---------- Data provided ----------
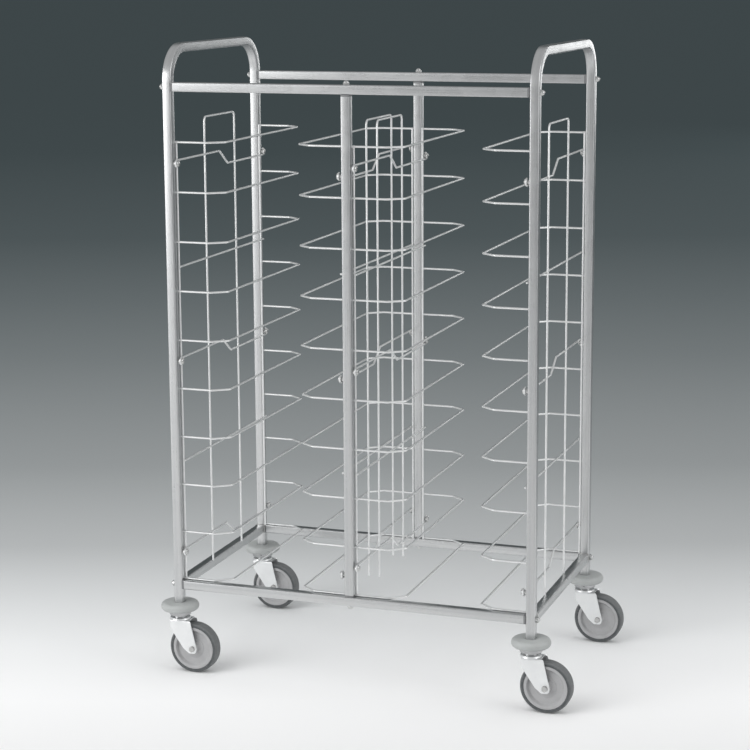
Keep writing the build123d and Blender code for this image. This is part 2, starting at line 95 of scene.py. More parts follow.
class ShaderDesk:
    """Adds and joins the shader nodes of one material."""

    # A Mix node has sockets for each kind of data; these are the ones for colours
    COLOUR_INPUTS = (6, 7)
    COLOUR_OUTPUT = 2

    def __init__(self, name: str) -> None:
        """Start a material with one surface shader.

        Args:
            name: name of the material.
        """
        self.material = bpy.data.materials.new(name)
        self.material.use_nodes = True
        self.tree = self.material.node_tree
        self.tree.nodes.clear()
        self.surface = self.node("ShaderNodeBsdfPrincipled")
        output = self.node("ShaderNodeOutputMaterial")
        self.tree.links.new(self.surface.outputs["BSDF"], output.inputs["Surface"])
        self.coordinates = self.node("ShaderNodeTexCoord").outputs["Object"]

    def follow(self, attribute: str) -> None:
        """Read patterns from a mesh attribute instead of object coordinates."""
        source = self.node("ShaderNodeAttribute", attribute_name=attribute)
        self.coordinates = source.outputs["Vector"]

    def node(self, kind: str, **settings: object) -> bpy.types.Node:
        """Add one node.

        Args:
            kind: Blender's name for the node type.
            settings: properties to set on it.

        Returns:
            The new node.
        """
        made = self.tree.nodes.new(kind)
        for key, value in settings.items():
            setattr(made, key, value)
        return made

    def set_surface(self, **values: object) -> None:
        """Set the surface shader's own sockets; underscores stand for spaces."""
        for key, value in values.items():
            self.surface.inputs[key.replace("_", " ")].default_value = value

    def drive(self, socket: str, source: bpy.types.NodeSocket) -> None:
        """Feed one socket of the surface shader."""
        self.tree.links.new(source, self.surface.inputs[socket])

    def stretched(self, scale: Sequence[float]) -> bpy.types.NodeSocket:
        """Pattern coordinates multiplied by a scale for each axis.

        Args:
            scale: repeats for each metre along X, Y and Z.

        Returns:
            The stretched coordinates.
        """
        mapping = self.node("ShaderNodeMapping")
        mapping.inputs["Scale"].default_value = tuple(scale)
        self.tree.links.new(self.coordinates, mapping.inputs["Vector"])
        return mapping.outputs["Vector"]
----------
*Exercise instructions*:
Output every line above without altering anything.

*Reply*:
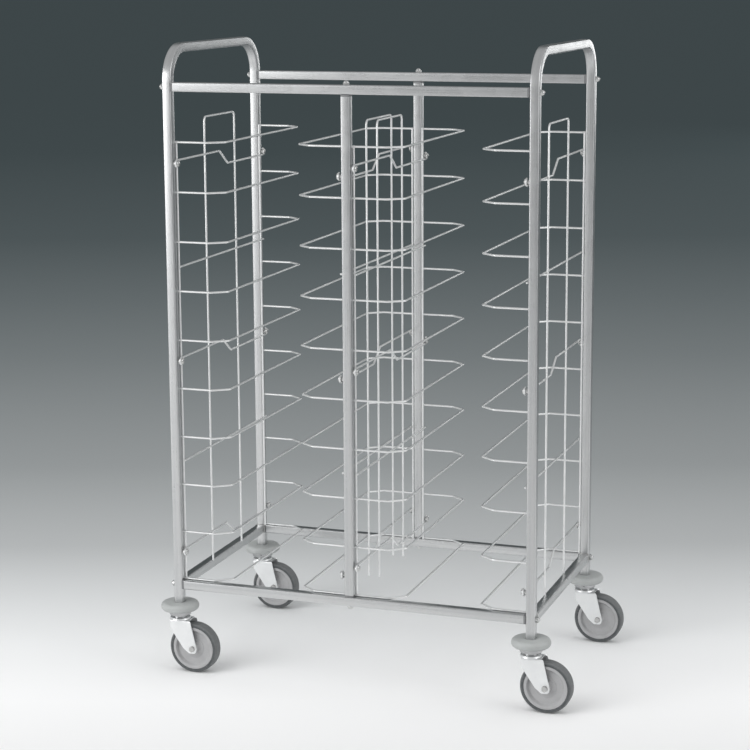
Keep writing the build123d and Blender code for this image. This is part 2, starting at line 95 of scene.py. More parts follow.
class ShaderDesk:
    """Adds and joins the shader nodes of one material."""

    # A Mix node has sockets for each kind of data; these are the ones for colours
    COLOUR_INPUTS = (6, 7)
    COLOUR_OUTPUT = 2

    def __init__(self, name: str) -> None:
        """Start a material with one surface shader.

        Args:
            name: name of the material.
        """
        self.material = bpy.data.materials.new(name)
        self.material.use_nodes = True
        self.tree = self.material.node_tree
        self.tree.nodes.clear()
        self.surface = self.node("ShaderNodeBsdfPrincipled")
        output = self.node("ShaderNodeOutputMaterial")
        self.tree.links.new(self.surface.outputs["BSDF"], output.inputs["Surface"])
        self.coordinates = self.node("ShaderNodeTexCoord").outputs["Object"]

    def follow(self, attribute: str) -> None:
        """Read patterns from a mesh attribute instead of object coordinates."""
        source = self.node("ShaderNodeAttribute", attribute_name=attribute)
        self.coordinates = source.outputs["Vector"]

    def node(self, kind: str, **settings: object) -> bpy.types.Node:
        """Add one node.

        Args:
            kind: Blender's name for the node type.
            settings: properties to set on it.

        Returns:
            The new node.
        """
        made = self.tree.nodes.new(kind)
        for key, value in settings.items():
            setattr(made, key, value)
        return made

    def set_surface(self, **values: object) -> None:
        """Set the surface shader's own sockets; underscores stand for spaces."""
        for key, value in values.items():
            self.surface.inputs[key.replace("_", " ")].default_value = value

    def drive(self, socket: str, source: bpy.types.NodeSocket) -> None:
        """Feed one socket of the surface shader."""
        self.tree.links.new(source, self.surface.inputs[socket])

    def stretched(self, scale: Sequence[float]) -> bpy.types.NodeSocket:
        """Pattern coordinates multiplied by a scale for each axis.

        Args:
            scale: repeats for each metre along X, Y and Z.

        Returns:
            The stretched coordinates.
        """
        mapping = self.node("ShaderNodeMapping")
        mapping.inputs["Scale"].default_value = tuple(scale)
        self.tree.links.new(self.coordinates, mapping.inputs["Vector"])
        return mapping.outputs["Vector"]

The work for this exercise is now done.